In Reply to: Re: Radio Broadcasting - winging it-Eats, Shoots and Leaves posted by Robert Dilley on December 18, 2003 at 18:17:27:

I cannot find the reference now, but I remember reading of an author -- at least a couple of hundred years back I believe -- who published a book with no punctuation in the text; and then added several pages of various forms of punctuation at the end with the exhortation to the readers to add them to the text as they saw fit.

A Pickle for the Knowing Ones Plain Truths in a Homespun Dress, the autobiography/philosphy of Timothy Dexter (1747-1806), the second edition of which included a page of punctuation marks for the critics of the first edition so "thay may peper and solt it as they plese". (Accuracy and consistency in spelling was not Dexter's strong point)

Difficult to say what was his strong point. Before he went senile in his later years he was widely regarded as the biggest fool in America. But as he modestly put it "I was very Lukkey in spekkelation".
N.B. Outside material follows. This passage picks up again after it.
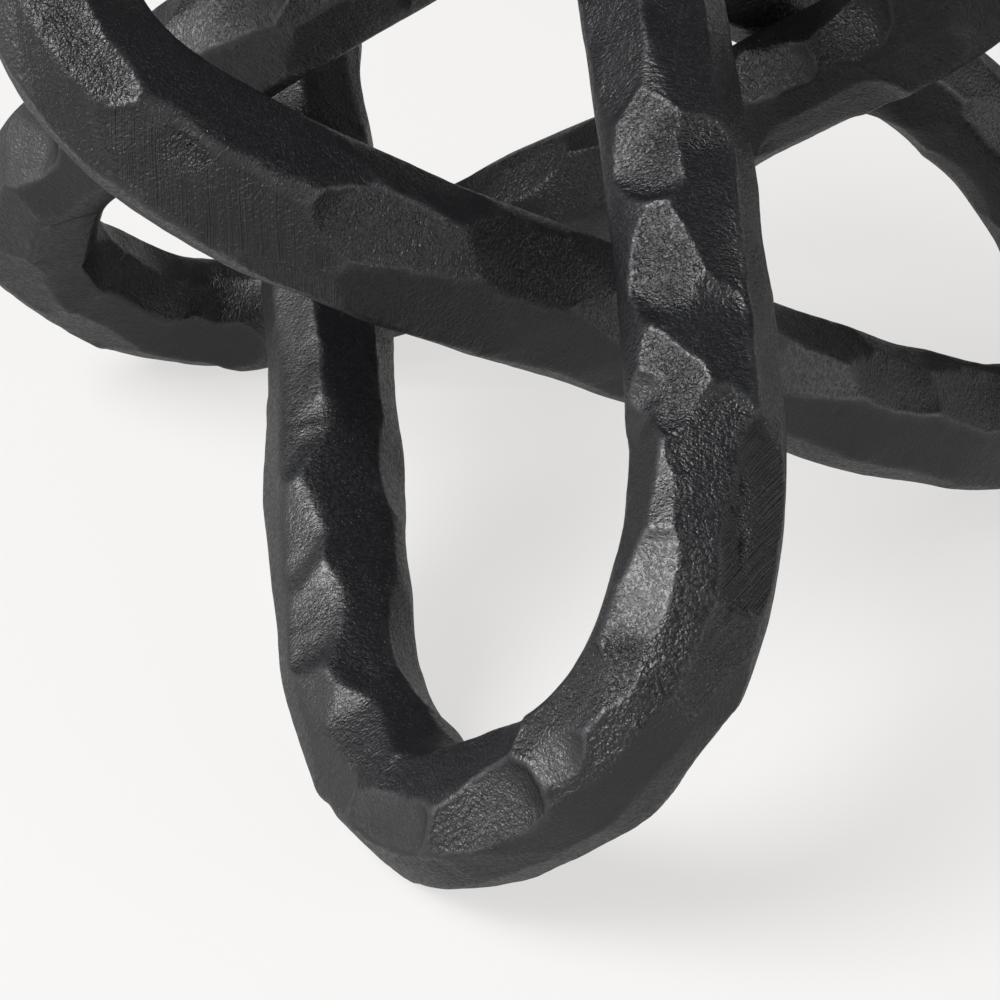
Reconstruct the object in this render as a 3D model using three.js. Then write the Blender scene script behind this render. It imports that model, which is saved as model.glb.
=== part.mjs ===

At 23 he married a rich widow, and used her fortune for a string of foolish investments. He bought State Bonds which in post Revolutionary America were selliog at a fraction of face value because everyone knew they would never be redeemed, until US Treasurer Hamilton decided those debts were "the price of liberty" and should be redeemed at full value.

Waggish businessmen advised him to ship bed-warming pans and fur mittens to Jamacia. Jamacia had no need for warming pans, but there was a shortage of molasses strainers and ladles. And also a Swedish sea captain desparately looking for a cargo to take back to Europe before Christmas.

He also shipped coals to Newcastle. They arrived in the middle of a mining strike.

Then there was the time he was persuaded the "wales" on the ship he has ordered would need whalebone. Which he purchased to much general amusement. And when the vagaries of women's fashion suddenly called for corsets, who had a lock on the supply of whalebone on the East Coast of the USA?